Legal Impacts of Special Assessments
The size of special assessments is not typically limited under the bylaws or Condominium Act, 1998. Accordingly, to avoid the fear associated with the delivery of a “special assessment”, Boards need to be proactive. First, budgeting realistically and accurately will assist with eliminating or reducing the need to specially assess. Second, communication strategies need to be worked through by the board of directors and property management to assist owners to understand why and how the special assessment is being levied. {We had a client work through a special assessment of 17 Million Dollars due to a deficit in the reserve fund! As you can imagine, this did not land well but thanks to a team of professionals led by a proactive communicative board, litigation and conflict has been avoided.}
It is also important that the Board think about cash flow issues. With and without the pandemic, we have seen that special assessments sometimes have to be broken into installments or delayed because of cash flow issues caused by events like the pandemic.
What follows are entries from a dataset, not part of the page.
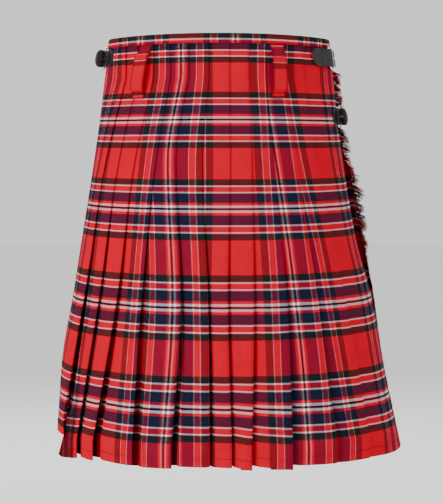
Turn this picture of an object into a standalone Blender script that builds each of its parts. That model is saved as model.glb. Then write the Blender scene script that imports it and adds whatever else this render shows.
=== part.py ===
"""A pleated tartan kilt, empty and filled out to the shape in which it is worn.

The origin is the middle of the waist at the height of the waist straps. +Z is up, the pleated back
faces +Y and the flat apron faces -Y. The wearer's right is at -X.

Every piece is placed from the same body of rings. A point is given by three sizes:
  down  how far below the top edge of the centre back it lies, straight down
  along how far round the ring it lies, from the centre back towards the wearer's right
  deep  how far inside the ring it lies, towards the wearer
"""
import math

import bpy
import numpy as np

# Whole garment
LENGTH = 0.599            # straight down from the top edge to the hem, at the centre back
STRAP_DROP = 0.0332       # from the top edge down to the middle of the waist straps
TOP_DIP = 0.0065          # how much lower the top edge is at the sides and front
HEM_RISE = 0.017          # how much higher the hem is at the front
ROUNDNESS_BACK = 2.1      # power of the rounded outline: 2 is an ellipse
ROUNDNESS_FRONT = 2.4

# Cloth and leather
CLOTH = 0.0012
CLEAR = 0.0004            # free space between folded layers
SEAM = 0.0003
LAYER = CLOTH + CLEAR
LEATHER = 0.0018
CHAPE = 0.0014

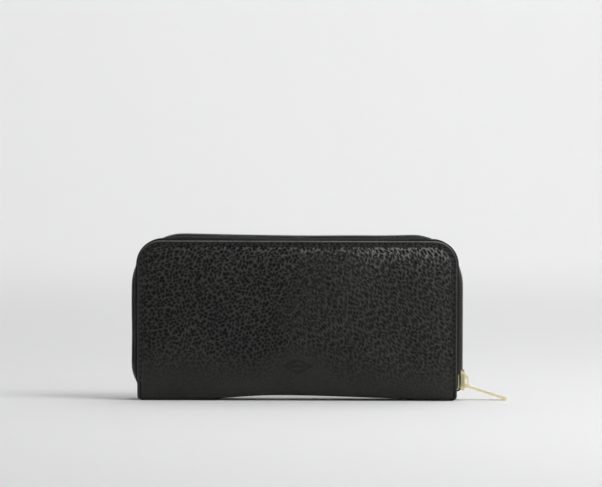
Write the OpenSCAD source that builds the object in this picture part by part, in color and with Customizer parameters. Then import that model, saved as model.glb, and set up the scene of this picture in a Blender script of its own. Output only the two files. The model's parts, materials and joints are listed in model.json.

The authority for a special assessment comes from the operating bylaws of the corporation. Often, the corporation has a right to do so in accordance with the bylaws and the Act to render a special assessment. Challenging a special assessment can be of limited value. Is it better to fight the special assessment or focus positively on what the special assessment is for; that the board ensured that the special assessment is required by doing due diligence; that the board contemplate how best to implement this special assessment (overtime); and that the board communicated with owners in a timely way so that owners could make arrangements to ensure that they have the cash when it is necessary? Failure to pay a special assessment, of course, can result in a lien and ultimately power sale. These are fear-filling events but they can be avoided with planning.